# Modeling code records
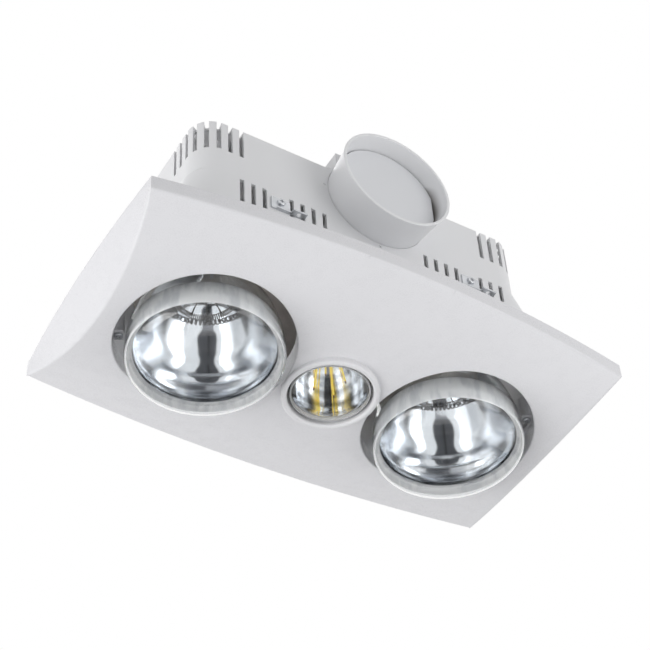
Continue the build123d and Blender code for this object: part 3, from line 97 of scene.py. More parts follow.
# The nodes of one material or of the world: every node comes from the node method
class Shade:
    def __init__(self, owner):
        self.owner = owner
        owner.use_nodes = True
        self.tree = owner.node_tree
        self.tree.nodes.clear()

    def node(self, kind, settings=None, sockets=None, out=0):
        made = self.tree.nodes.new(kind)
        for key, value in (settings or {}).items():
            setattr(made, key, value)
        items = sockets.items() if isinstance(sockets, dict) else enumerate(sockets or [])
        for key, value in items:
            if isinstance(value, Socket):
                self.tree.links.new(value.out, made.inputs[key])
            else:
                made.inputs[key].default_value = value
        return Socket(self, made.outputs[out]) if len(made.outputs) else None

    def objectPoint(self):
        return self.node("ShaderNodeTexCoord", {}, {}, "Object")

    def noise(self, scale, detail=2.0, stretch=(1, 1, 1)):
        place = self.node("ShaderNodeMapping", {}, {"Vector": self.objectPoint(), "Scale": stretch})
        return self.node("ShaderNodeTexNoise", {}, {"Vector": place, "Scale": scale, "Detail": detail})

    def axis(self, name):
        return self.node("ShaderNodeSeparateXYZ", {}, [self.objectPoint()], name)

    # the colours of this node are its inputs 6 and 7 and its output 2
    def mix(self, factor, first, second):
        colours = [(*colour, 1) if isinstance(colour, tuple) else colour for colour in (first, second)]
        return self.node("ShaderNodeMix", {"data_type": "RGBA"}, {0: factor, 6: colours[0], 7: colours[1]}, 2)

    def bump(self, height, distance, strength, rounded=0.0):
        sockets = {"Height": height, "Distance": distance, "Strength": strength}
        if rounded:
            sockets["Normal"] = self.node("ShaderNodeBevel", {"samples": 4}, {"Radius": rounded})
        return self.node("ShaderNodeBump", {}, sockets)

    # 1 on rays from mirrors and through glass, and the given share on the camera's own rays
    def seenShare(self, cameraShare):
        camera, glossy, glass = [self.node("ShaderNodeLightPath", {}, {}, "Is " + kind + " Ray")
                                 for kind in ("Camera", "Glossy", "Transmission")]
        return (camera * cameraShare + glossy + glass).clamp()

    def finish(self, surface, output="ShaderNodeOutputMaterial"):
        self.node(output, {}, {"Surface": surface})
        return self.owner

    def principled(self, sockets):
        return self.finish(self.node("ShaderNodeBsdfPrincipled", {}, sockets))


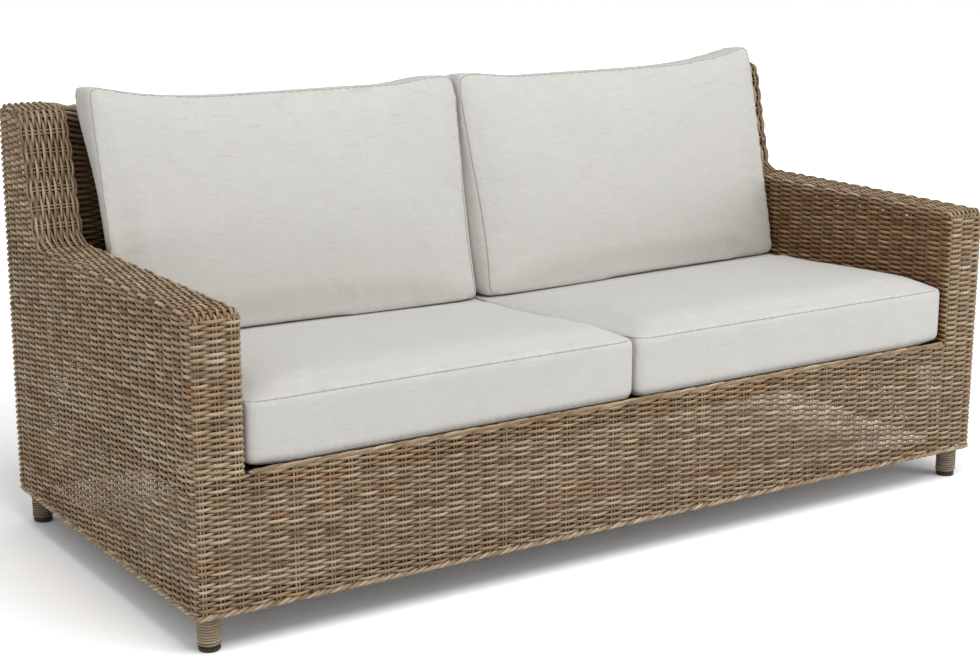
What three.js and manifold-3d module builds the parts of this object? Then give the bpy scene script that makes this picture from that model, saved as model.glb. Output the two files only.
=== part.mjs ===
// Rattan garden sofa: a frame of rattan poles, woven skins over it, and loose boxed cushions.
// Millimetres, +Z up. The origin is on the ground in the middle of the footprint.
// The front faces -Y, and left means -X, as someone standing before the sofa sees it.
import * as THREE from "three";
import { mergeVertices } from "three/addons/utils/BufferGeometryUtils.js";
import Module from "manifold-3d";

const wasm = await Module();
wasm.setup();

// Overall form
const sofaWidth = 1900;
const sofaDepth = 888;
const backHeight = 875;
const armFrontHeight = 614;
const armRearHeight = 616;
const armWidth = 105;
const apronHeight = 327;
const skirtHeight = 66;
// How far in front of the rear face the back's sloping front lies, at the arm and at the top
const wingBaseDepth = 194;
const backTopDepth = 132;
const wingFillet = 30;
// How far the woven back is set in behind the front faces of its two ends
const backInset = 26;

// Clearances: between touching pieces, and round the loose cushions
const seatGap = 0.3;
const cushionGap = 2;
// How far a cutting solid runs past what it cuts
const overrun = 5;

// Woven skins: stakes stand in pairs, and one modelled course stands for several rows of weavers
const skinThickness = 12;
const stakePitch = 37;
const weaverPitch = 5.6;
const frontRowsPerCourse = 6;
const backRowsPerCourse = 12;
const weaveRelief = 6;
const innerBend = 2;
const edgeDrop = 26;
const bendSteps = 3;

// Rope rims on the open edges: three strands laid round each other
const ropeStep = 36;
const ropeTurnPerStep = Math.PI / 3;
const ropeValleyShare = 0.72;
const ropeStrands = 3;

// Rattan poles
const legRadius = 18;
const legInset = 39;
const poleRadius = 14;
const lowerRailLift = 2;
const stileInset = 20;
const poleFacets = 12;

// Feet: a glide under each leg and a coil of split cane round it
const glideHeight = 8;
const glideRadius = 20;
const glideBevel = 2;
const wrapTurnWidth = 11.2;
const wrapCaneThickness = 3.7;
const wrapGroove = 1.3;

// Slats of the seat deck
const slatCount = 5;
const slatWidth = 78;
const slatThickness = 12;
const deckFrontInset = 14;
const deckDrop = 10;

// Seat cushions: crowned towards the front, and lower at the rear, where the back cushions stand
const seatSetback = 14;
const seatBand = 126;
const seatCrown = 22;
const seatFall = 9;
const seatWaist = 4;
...
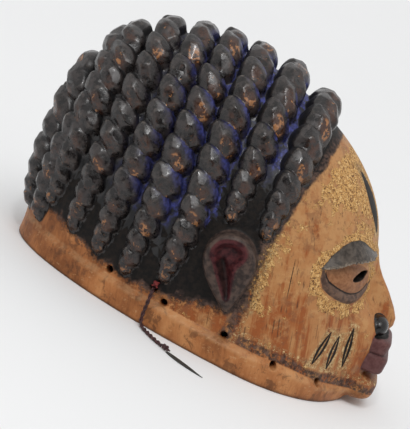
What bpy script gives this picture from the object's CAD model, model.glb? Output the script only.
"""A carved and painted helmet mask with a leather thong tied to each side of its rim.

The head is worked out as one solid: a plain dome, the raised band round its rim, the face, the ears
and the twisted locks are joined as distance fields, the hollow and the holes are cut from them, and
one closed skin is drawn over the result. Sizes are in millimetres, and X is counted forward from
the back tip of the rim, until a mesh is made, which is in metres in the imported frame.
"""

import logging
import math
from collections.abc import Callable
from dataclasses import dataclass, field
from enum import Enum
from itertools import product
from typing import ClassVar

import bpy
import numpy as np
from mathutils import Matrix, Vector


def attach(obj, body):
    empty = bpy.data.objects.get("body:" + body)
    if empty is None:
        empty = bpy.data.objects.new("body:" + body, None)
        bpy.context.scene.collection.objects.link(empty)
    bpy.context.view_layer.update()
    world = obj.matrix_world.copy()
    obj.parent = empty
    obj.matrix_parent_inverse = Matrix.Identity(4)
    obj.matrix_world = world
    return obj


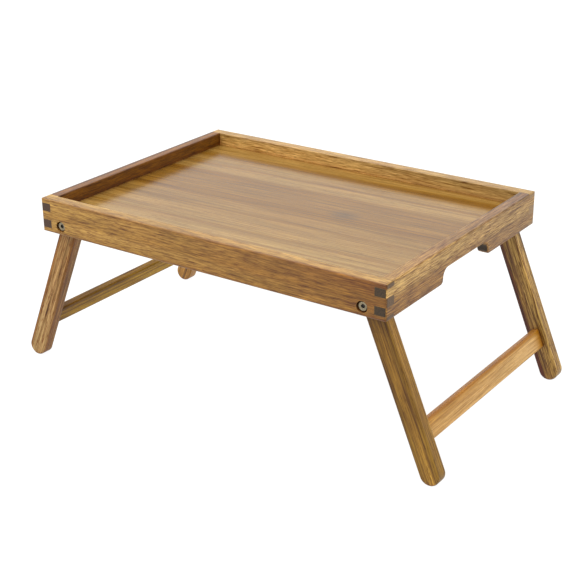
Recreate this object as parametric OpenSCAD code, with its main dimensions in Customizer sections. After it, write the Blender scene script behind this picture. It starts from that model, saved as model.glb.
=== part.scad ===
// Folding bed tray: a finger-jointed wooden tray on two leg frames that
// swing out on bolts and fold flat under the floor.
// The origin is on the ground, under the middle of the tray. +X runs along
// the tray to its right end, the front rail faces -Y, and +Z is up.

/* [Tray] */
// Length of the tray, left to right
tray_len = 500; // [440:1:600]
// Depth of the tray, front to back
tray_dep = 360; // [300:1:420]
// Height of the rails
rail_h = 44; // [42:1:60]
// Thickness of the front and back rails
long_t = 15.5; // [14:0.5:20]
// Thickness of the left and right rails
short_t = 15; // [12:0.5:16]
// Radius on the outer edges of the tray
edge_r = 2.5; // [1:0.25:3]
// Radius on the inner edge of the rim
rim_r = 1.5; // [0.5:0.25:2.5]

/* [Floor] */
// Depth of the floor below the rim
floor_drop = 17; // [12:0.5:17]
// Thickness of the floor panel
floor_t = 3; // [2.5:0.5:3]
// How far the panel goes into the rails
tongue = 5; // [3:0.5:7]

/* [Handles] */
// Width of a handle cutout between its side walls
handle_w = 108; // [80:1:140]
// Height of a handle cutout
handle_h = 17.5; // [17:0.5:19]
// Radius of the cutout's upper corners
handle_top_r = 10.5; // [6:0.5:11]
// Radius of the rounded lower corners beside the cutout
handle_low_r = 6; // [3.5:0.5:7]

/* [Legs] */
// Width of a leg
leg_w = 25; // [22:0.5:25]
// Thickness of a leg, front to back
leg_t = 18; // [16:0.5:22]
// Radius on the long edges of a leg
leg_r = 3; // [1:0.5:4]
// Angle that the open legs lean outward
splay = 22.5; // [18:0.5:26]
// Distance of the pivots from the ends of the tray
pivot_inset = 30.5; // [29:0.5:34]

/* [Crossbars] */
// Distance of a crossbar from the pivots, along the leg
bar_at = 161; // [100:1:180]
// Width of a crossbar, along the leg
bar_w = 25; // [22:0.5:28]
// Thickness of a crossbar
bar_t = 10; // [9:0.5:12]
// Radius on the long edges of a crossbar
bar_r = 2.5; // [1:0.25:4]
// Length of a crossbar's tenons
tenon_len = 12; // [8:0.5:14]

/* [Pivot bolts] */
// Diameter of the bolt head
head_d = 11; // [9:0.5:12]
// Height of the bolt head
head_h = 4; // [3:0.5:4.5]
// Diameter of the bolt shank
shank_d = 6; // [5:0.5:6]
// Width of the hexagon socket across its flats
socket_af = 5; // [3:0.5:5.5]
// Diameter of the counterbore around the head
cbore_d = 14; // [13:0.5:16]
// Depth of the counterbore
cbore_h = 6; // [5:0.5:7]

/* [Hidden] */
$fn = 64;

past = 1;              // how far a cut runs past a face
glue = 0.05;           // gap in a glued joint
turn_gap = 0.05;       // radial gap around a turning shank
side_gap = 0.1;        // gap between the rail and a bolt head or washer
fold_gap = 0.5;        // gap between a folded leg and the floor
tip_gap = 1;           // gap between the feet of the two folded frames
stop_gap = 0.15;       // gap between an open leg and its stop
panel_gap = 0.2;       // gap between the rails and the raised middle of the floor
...
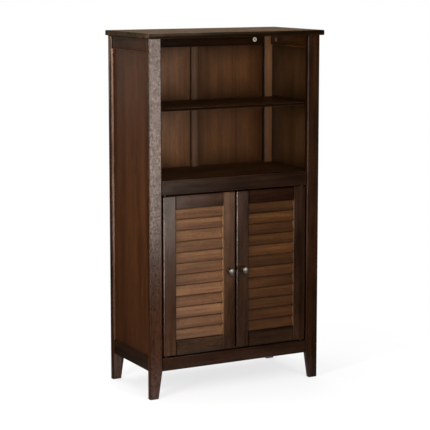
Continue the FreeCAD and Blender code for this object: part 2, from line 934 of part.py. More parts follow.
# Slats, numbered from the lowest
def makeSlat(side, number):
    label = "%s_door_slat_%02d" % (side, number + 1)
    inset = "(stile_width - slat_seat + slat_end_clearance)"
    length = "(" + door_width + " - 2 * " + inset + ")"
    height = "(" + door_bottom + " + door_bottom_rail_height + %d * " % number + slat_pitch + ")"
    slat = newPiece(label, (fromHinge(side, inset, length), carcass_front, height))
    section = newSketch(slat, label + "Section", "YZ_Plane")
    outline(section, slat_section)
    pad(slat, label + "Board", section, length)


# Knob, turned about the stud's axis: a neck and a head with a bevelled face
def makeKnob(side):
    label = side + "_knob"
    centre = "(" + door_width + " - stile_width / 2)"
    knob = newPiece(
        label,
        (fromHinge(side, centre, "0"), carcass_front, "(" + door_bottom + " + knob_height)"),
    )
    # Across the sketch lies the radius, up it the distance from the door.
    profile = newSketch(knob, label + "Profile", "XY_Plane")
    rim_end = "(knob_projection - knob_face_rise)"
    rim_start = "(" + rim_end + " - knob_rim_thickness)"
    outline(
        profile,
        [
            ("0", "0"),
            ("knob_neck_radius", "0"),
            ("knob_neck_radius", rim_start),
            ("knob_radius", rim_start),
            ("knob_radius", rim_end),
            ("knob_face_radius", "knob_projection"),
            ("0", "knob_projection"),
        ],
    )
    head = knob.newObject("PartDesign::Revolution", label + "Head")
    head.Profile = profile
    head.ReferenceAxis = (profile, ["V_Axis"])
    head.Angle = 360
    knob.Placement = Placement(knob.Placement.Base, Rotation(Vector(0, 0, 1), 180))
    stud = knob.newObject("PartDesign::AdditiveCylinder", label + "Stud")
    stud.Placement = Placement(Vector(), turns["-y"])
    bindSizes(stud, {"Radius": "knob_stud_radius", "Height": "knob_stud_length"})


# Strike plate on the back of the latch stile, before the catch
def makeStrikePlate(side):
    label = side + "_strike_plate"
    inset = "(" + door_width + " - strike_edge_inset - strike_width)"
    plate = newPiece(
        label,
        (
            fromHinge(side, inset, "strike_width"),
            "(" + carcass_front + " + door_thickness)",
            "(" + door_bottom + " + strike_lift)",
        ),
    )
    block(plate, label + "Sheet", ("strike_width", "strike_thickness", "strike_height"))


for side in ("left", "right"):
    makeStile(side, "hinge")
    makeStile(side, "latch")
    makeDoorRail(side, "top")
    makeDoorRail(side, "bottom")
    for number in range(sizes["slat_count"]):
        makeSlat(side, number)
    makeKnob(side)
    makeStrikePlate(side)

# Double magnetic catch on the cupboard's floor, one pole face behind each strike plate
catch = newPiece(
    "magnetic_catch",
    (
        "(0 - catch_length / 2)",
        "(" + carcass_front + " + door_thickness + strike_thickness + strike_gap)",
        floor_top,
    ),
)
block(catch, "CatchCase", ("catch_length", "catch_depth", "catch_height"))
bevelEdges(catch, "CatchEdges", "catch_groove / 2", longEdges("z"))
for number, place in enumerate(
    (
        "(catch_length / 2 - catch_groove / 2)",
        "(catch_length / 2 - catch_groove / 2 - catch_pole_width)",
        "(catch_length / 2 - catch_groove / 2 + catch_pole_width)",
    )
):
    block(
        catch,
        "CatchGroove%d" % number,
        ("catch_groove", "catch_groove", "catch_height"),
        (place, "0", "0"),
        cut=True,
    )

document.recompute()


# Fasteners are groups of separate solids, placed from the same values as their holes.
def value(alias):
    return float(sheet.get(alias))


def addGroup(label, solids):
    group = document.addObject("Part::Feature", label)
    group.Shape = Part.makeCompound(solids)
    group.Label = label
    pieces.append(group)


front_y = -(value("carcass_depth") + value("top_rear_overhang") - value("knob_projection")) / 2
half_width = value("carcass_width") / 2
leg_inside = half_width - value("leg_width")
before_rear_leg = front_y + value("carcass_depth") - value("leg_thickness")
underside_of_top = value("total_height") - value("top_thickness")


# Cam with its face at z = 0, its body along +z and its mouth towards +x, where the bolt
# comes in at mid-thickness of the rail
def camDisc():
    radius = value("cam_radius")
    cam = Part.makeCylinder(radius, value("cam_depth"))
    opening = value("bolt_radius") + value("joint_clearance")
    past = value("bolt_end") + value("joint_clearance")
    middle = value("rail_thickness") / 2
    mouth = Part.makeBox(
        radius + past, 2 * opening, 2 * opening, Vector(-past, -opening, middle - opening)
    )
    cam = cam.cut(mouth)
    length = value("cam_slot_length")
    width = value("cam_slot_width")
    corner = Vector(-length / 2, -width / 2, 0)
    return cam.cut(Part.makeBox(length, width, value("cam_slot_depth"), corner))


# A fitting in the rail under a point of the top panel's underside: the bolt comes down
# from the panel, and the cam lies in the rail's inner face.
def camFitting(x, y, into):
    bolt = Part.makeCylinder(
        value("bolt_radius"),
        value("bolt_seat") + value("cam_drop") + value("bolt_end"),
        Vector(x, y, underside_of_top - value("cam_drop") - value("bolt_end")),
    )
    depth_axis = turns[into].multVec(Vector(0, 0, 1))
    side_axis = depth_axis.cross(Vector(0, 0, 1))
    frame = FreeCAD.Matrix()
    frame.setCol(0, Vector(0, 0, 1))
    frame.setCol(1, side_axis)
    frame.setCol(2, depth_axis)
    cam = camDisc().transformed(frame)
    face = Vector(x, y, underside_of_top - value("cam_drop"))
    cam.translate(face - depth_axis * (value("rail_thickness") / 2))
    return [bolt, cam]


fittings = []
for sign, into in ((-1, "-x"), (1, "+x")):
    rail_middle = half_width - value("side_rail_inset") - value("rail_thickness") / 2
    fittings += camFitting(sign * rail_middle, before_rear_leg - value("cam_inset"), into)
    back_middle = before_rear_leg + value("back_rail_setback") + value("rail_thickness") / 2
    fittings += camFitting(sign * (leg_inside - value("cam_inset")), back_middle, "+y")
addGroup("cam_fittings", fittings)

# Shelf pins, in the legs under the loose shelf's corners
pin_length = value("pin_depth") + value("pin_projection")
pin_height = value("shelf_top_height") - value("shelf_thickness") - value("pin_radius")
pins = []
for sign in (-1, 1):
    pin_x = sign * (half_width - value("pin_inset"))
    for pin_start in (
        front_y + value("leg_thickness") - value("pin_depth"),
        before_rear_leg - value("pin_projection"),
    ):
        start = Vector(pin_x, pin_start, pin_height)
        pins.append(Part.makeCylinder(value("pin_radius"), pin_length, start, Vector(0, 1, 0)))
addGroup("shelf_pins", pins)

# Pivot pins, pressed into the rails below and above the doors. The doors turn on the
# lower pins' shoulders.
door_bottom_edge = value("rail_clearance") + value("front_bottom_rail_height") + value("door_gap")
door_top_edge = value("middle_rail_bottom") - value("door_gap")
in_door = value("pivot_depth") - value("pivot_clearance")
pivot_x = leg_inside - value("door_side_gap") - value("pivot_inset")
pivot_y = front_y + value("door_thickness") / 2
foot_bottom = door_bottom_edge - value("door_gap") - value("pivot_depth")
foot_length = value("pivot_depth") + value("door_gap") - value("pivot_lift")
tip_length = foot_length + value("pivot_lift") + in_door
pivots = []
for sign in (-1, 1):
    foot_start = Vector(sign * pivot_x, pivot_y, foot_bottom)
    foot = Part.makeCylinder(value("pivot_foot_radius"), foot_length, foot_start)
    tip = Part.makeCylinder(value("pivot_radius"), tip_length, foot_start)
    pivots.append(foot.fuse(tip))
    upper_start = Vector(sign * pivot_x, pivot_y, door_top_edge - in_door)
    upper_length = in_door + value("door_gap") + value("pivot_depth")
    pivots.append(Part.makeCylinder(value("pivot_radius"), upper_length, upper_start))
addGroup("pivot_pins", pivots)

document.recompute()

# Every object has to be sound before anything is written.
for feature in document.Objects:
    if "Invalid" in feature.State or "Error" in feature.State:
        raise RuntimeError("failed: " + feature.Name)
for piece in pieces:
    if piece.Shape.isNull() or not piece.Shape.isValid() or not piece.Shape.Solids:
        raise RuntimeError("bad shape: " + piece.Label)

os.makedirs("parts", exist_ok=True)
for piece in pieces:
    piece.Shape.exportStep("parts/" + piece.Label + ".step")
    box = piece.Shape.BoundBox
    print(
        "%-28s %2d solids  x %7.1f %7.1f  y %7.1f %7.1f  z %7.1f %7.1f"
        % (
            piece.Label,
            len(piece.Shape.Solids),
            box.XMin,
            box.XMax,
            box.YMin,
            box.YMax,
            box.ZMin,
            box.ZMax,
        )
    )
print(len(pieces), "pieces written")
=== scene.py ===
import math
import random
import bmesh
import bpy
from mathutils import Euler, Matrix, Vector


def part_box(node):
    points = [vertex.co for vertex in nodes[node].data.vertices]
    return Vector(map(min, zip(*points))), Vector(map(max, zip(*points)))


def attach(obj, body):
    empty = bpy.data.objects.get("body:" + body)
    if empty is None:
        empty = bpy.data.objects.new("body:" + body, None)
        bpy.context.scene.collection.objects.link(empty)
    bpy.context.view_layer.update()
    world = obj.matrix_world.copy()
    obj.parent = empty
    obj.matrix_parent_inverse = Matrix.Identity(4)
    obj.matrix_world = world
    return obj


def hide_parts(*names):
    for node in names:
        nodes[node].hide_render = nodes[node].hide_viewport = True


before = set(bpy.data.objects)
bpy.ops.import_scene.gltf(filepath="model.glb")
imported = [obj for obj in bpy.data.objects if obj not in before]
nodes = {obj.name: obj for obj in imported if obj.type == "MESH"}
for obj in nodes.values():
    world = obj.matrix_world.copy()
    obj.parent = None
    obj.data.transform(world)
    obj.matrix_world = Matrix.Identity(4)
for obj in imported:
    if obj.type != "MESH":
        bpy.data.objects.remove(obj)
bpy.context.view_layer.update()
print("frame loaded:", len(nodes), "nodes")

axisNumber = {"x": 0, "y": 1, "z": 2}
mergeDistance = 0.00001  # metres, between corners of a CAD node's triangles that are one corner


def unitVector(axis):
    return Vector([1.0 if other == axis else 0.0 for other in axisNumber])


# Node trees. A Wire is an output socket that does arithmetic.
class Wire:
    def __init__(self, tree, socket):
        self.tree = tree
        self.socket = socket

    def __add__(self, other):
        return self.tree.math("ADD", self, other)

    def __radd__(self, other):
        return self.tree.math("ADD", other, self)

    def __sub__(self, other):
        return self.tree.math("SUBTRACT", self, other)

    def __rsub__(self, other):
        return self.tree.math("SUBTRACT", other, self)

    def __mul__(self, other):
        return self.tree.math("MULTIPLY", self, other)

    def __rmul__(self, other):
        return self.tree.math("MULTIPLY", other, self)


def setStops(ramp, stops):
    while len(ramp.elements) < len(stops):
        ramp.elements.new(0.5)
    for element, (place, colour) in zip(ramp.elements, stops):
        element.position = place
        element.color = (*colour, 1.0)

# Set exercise
Proceeding from the line containing "box = piece.Shape.BoundBox" through the line containing "zip(*points))), Vector(map(max, zip(*points)))", transcribe the lines above exactly, both end lines included.

# Problem solution
    box = piece.Shape.BoundBox
    print(
        "%-28s %2d solids  x %7.1f %7.1f  y %7.1f %7.1f  z %7.1f %7.1f"
        % (
            piece.Label,
            len(piece.Shape.Solids),
            box.XMin,
            box.XMax,
            box.YMin,
            box.YMax,
            box.ZMin,
            box.ZMax,
        )
    )
print(len(pieces), "pieces written")
=== scene.py ===
import math
import random
import bmesh
import bpy
from mathutils import Euler, Matrix, Vector


def part_box(node):
    points = [vertex.co for vertex in nodes[node].data.vertices]
    return Vector(map(min, zip(*points))), Vector(map(max, zip(*points)))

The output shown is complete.